J’appris que cette ville était initialement plus modeste et qu’elle s’était surtout développée dans les années 50 à 80 en englobant progressivement les villages périphériques, d’abord Souché, puis Sainte Pezenne, Saint Florent et enfin St Liguaire,
Bien sûr je savais aussi que cet essor était lié aux mutuelles : La MAIF avait été créée juste avant guerre puis la MAAF à la libération, plus récemment la MACIF (vers 1960) puis la SMACL et IMA et sans oublier le siège et les entrepôts de la CAMIF chère aux enseignants. A Niort il y avait, incontestablement, une culture originale de par la présence de plusieurs milliers (6 ou 7000) emplois liés à l’économie solidaire.
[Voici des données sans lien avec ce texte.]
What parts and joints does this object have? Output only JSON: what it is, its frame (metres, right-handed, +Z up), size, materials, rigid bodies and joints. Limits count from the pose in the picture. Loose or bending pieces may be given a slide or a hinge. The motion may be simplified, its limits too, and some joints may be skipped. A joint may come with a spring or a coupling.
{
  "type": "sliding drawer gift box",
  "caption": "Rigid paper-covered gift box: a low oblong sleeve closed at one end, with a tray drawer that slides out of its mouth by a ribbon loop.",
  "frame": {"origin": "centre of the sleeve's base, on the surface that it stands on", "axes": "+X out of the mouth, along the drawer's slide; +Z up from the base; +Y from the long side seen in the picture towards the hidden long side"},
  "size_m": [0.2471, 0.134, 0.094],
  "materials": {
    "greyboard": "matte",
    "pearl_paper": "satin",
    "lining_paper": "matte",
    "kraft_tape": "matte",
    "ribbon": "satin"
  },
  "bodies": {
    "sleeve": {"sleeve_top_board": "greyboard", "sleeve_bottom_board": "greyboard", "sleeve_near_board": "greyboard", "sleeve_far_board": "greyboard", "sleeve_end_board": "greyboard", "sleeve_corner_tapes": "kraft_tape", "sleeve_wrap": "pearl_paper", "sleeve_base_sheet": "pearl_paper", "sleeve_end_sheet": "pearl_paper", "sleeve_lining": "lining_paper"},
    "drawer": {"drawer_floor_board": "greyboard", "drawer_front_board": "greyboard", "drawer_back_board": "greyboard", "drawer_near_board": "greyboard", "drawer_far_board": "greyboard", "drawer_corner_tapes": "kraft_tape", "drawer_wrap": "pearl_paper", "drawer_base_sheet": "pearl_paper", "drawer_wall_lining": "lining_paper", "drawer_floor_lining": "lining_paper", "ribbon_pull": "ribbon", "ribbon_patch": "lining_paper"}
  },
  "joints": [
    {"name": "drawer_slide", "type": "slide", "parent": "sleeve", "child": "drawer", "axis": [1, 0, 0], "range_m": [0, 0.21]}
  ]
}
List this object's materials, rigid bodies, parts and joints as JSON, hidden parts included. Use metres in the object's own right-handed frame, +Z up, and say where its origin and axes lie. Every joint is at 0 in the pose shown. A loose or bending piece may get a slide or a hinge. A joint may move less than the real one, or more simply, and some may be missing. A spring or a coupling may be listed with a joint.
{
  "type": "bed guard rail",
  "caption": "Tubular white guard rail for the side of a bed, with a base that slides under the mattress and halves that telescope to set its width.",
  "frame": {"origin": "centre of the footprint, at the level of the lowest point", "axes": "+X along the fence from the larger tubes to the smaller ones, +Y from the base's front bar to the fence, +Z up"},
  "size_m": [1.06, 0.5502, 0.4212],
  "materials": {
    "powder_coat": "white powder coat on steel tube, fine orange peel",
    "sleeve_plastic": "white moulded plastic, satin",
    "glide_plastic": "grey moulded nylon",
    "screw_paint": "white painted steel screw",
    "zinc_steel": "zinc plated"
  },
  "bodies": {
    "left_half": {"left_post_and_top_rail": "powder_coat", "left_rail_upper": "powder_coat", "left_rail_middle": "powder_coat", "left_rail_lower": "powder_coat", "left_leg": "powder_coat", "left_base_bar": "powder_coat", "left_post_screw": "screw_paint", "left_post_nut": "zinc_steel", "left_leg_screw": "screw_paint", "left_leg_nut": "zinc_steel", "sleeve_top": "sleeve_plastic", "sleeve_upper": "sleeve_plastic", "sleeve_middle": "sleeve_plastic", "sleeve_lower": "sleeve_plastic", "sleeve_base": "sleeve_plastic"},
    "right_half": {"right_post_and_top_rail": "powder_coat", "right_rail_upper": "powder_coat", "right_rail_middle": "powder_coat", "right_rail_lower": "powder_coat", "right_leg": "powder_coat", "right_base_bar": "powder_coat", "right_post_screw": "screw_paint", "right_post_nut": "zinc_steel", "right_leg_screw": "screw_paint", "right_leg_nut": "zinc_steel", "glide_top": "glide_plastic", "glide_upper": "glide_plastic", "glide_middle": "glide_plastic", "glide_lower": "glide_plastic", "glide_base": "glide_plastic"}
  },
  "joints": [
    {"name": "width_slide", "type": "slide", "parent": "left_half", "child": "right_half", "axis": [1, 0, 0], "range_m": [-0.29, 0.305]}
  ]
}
Cette ville avait-elle encore d’autres charmes cachés, d’autres trésors enfouis ? Je savais qu’elle était de gauche et c’était un bon point, qui devrait faciliter notre éventuelle intégration. J’appris aussi qu'elle était à l’avant-garde du mouvement associatif et ça aussi me plaisait bien....
J’hésitais encore pour la perspective d’une installation familiale…..Nous avions une maison à côté de Nîmes ; allions-nous quitter le Languedoc « mistralisé » pour le Poitou « embrumé »? Eric était entré en terminale et Cécile en seconde à Nîmes, en ce mois de septembre 1986, il faudrait donc, de toute façon, attendre la fin d’année scolaire. Le temps de voir venir et….. ???
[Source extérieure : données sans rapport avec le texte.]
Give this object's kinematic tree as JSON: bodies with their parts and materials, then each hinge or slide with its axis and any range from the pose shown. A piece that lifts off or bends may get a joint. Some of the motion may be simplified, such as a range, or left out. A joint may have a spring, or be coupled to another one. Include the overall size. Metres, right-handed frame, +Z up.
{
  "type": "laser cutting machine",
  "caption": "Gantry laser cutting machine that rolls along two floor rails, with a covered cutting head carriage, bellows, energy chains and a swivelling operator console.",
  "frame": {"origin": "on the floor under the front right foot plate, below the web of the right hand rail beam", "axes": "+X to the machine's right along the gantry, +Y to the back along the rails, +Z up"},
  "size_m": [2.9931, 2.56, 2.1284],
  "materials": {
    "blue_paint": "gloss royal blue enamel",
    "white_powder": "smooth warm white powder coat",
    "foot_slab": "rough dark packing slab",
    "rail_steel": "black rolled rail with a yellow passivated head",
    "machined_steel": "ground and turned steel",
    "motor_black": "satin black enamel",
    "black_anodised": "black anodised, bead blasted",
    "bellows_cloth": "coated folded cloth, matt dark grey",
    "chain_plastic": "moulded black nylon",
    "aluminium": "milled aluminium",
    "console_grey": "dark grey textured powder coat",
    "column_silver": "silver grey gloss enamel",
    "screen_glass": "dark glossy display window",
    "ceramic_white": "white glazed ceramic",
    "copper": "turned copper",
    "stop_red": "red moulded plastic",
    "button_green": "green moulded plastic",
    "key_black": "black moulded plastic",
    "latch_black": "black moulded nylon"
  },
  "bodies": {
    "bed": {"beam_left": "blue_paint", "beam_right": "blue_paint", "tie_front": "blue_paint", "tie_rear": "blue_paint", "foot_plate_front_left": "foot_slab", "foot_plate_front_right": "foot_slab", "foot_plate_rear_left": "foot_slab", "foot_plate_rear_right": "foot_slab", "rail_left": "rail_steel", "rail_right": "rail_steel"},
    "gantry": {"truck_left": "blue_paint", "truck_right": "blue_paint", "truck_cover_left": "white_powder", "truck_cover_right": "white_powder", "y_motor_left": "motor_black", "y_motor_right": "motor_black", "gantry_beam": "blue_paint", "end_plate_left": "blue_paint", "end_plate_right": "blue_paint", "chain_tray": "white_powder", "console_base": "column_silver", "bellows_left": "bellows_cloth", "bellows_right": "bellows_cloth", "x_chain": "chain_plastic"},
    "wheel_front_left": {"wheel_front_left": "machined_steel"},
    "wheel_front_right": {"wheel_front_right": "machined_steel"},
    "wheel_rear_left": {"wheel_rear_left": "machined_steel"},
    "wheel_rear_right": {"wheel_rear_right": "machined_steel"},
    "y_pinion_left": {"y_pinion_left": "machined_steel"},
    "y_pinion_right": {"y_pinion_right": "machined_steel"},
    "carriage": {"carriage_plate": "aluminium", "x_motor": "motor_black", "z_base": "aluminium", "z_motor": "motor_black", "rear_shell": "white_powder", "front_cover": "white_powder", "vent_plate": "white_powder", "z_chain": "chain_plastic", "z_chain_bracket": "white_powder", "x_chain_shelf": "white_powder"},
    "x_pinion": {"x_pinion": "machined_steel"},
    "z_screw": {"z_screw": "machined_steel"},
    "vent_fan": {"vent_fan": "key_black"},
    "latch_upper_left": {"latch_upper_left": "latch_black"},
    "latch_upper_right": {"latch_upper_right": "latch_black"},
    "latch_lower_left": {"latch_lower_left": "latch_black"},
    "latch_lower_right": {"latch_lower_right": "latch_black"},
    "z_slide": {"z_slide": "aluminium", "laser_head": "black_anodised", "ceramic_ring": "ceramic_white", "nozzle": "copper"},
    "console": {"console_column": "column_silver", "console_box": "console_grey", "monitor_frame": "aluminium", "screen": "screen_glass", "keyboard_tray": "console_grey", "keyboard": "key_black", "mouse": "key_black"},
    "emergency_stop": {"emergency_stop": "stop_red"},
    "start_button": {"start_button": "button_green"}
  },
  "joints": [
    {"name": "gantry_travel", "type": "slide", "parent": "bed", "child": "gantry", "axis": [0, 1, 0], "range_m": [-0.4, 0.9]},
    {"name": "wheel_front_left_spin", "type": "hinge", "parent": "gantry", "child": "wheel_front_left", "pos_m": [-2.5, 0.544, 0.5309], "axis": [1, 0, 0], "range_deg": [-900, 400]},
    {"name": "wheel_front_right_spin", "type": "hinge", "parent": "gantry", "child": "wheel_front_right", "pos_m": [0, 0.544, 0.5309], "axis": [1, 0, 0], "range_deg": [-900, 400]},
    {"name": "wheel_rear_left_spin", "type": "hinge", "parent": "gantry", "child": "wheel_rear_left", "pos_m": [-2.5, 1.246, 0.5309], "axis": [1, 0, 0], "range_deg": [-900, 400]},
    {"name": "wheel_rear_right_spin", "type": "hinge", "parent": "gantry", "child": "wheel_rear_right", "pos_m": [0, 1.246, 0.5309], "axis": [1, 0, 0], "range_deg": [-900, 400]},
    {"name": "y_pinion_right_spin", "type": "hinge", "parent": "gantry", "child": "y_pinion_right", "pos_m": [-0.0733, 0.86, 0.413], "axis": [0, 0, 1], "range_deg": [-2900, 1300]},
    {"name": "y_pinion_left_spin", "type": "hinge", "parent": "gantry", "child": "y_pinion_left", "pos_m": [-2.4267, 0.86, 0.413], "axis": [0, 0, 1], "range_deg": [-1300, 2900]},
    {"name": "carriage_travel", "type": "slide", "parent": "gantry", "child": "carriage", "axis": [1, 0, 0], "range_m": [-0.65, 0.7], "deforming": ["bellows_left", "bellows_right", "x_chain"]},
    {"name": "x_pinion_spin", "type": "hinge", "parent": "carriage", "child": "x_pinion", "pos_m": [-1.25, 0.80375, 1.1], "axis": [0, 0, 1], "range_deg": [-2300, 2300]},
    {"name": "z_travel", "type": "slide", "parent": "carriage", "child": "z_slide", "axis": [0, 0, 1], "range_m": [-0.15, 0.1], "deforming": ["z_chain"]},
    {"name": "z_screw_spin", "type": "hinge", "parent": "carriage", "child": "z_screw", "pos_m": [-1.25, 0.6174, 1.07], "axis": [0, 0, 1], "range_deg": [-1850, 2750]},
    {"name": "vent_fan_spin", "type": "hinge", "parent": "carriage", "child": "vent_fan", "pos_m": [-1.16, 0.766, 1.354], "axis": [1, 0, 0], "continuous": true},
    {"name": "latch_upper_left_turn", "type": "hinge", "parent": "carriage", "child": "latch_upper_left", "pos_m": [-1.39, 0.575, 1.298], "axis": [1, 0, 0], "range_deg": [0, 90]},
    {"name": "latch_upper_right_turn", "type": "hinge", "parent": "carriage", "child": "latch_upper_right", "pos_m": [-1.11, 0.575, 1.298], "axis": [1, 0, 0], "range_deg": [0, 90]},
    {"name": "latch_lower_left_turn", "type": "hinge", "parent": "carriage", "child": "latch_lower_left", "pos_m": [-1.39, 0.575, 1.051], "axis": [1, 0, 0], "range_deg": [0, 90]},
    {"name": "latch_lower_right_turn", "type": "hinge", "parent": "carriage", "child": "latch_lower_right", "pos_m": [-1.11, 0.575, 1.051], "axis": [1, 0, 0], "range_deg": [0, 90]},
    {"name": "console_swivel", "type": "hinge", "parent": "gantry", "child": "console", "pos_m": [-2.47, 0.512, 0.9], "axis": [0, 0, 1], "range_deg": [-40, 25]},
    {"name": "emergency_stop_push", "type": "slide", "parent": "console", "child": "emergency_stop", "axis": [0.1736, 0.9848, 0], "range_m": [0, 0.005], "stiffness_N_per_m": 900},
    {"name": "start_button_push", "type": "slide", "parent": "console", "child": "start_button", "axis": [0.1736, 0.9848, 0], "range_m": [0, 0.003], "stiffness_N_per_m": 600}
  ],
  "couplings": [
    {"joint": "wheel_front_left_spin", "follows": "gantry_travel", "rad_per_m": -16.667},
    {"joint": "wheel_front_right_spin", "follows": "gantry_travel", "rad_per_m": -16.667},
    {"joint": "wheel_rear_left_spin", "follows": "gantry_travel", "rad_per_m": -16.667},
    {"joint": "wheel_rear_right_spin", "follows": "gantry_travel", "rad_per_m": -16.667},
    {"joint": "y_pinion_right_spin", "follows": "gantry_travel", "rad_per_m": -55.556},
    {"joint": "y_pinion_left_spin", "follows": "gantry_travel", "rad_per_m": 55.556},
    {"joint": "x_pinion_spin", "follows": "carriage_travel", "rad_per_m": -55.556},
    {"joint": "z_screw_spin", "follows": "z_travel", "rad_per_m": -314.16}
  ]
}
Sur le plan professionnel je me demandais si l’implantation d’une agence était jouable : Les précédentes tentatives avaient échoué à une époque où la ville était plus en expansion. En cette année 1986 Niort semblait comme endormie. Etait-ce seulement une courte pause pour souffler ? Je ne voyais pas beaucoup de chantiers en ville, aucune grue visible de loin, pour égayer le paysage (sic). Et puis j’apprenais que des entreprises, des industries anciennes disparaissaient petit à petit; laissant place nette aux seuls services. Est ce qu’une agence serait viable, installée ici, car il fallait un minimum d’activités locales même si je pouvais aussi compter sur le dynamisme régional. J’appris, cependant une bonne nouvelle, le siège technique régional des ASF était à Gript, près de Niort….tout n’était, donc, pas perdu d’avance.
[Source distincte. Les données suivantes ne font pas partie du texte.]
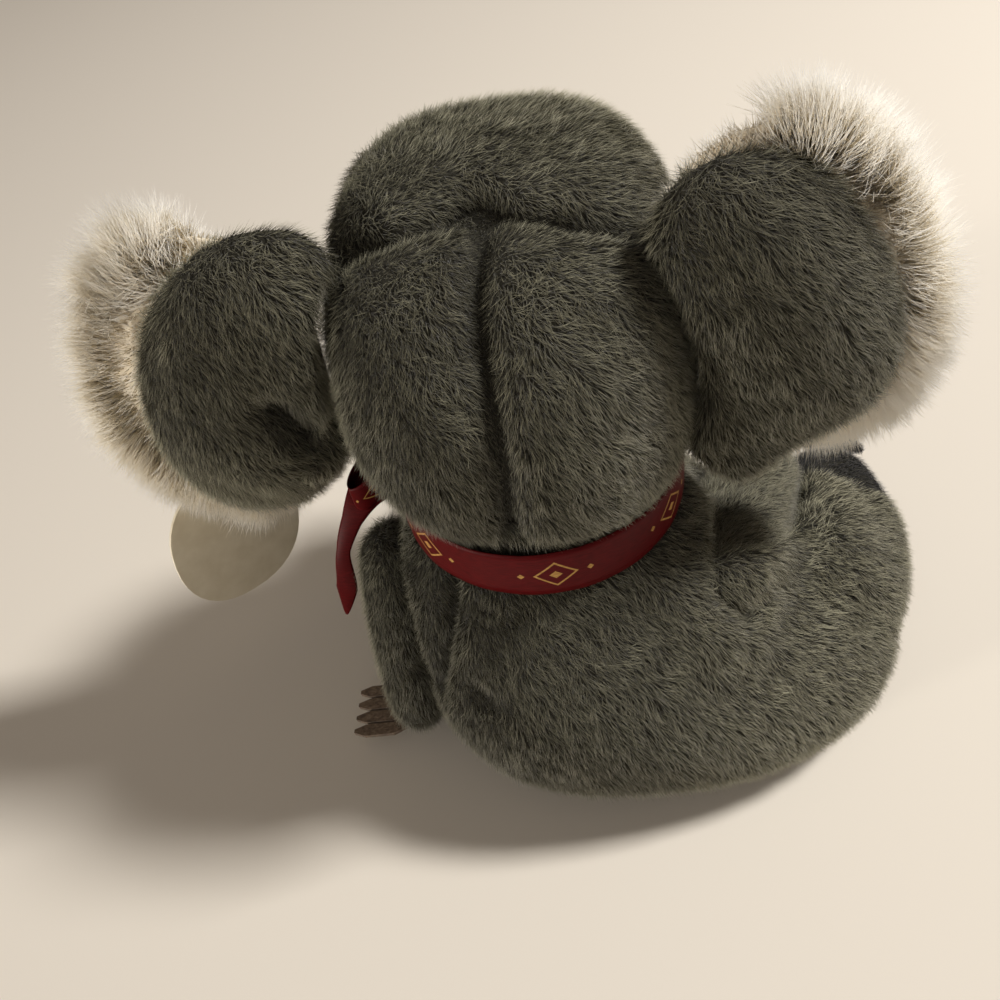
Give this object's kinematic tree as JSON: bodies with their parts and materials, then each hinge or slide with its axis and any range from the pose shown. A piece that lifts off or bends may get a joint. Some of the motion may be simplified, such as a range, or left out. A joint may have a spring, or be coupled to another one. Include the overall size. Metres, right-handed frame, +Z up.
{
  "type": "plush koala",
  "caption": "Sitting plush koala with wide fringed ears, satin ribbon and bow at the neck, suede hands and an oval swing tag.",
  "frame": {"origin": "on the floor, on the flat base, under the middle of the neck", "axes": "+Z up; -Y the way the koala faces; +X towards the animal's own left side"},
  "size_m": [0.2449, 0.1656, 0.1949],
  "materials": {
    "grey_plush": "short pile plush",
    "cream_plush": "long pile plush",
    "brown_suede": "suede",
    "black_leather": "smooth",
    "black_plush": "short pile plush",
    "eye_plastic": "gloss",
    "maroon_satin": "satin",
    "tag_card": "smooth matt",
    "tag_cord": "cotton cord"
  },
  "bodies": {
    "torso": {"body": "grey_plush", "belly_panel": "cream_plush", "leg_left": "grey_plush", "leg_right": "grey_plush", "toe_pad_left": "black_plush", "toe_pad_right": "black_plush", "ribbon_band": "maroon_satin", "bow_knot": "maroon_satin", "bow_loop_left": "maroon_satin", "bow_loop_right": "maroon_satin", "ribbon_tail_left": "maroon_satin", "ribbon_tail_right": "maroon_satin"},
    "head": {"head": "grey_plush", "muzzle": "cream_plush", "nose": "black_leather", "eye_left": "eye_plastic", "eye_right": "eye_plastic", "ear_back_left": "grey_plush", "ear_back_right": "grey_plush", "ear_front_left": "cream_plush", "ear_front_right": "cream_plush", "tag_loop": "tag_cord"},
    "arm_left": {"arm_left": "grey_plush", "claws_left": "brown_suede"},
    "arm_right": {"arm_right": "grey_plush", "claws_right": "brown_suede"},
    "tag": {"swing_tag": "tag_card"}
  },
  "joints": [
    {"name": "head_turn", "type": "hinge", "parent": "torso", "child": "head", "pos_m": [0, 0, 0.0965], "axis": [0, 0, 1], "range_deg": [-15, 15], "stiffness_Nm_per_rad": 0.15},
    {"name": "arm_left_swing", "type": "hinge", "parent": "torso", "child": "arm_left", "pos_m": [0.051, 0.008, 0.064], "axis": [1, 0, 0], "range_deg": [-10, 30], "stiffness_Nm_per_rad": 0.08},
    {"name": "arm_right_swing", "type": "hinge", "parent": "torso", "child": "arm_right", "pos_m": [-0.0535, 0.008, 0.064], "axis": [1, 0, 0], "range_deg": [-25, 0], "stiffness_Nm_per_rad": 0.08},
    {"name": "tag_swing", "type": "hinge", "parent": "head", "child": "tag", "pos_m": [0.1075, -0.0104, 0.0886], "axis": [-0.766, 0.6428, 0], "range_deg": [-30, 30]}
  ]
}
Je m’intéressais aussi à d’autres aspects de la ville ; sur le plan social ce n’était pas trop mal, encore que le potentiel fiscal, traduisant en moyenne une ville « riche », cachait d’assez fortes disparités. Sur le plan culturel ça me paraissait bien…….peut–être un peu bo-bo.
Et puis j’ai fait connaissance avec les gloires locales : Ernest Pérochon (auteur de « Nène » Prix Goncourt 1920, « Le creux des maisons », « Les gardiennes »). J’appris aussi que Clouzot était Niortais et que le film « Les diaboliques » avait été tourné à Niort. Que n’y avait-il pas un festival Clouzot à Niort, pour récompenser de jeunes metteurs en scène francophones. Le réalisateur du « Salaire de la peur », de « Quai des orfèvres » « Le corbeau » était pourtant une belle référence.
Je sus assez vite que René Caillé, le 1er européen à être entré à Tombouctou en 1828, était de Mauzé sur Mignon (à 20 km de Niort sur la route de La Rochelle), mais je n’ai appris que plus tard que Jean Victor Largeau grand explorateur de l’Afrique et proche de Savorgnan de Brazza était né à Niort. Son fils le Général Largeau, autre grande figure de la colonisation, a servi au Tchad (Fort Largeau) au début du 20ème siècle.
D’une manière générale je n’apprécie pas trop les quotidiens régionaux, quels qu’ils soient, et ceux d’ici ne font pas exception. Ils sont nombrilistes comme les autres ; ainsi ne donnent-ils aucune information sur le sud de notre région ; il n’y a rien concernant les départements Charentais, rien sur La Rochelle, Rochefort ou Angoulême nos villes voisines. Et pourtant c’est quand même en les parcourant que je sus un jour de septembre 1986 qu’il avait une réunion concernant un jumelage entre Niort et Atakpamé une ville du Togo. Je m’y suis rendu et ce jour là j’ai su que Niort était, aussi, ouvert au monde et que j’ai, vraiment, commencé à m’intéresser, à m’attacher à cette ville ; ce fut le vrai déclic.
A cette réunion, j’ai fait la connaissance d’André P., j’ai beaucoup écouté et j’ai aussi probablement, par moment étalé ma science, ma connaissance de l’Afrique….mais ça n’a pas du, trop choquer puisse qu’en fin de réunion on a continué à se parler. L’enthousiasme de ces militants associatifs et notamment d’André, était communicatif, et j’ai compris que ces gens avaient un vrai projet, certes un peu utopique mais avec une approche très pragmatique et ça, ça me plaisait beaucoup. Je ne connaissais pas encore, alors, la notion de Jumelage Coopération, mais après qu’André m’ait expliqué le montage et l’organisation je sus que c’était exactement ce qu’il fallait pour l’Afrique et que c’était tout à l’honneur de Niort d’être précurseur dans le domaine. Je reviendrai à l’occasion d’un autre article sur les résultats exemplaires, de cette expérience à l’époque unique en France. Aujourd’hui je veux seulement souligner que si j’ai décidé, de prendre ce virage, de tenter cette expérience niortaise, c’est en très grande partie grâce (ou à cause ? selon les humeurs, les plaisirs, les joies ou quelques regrets) à l’ANJCA.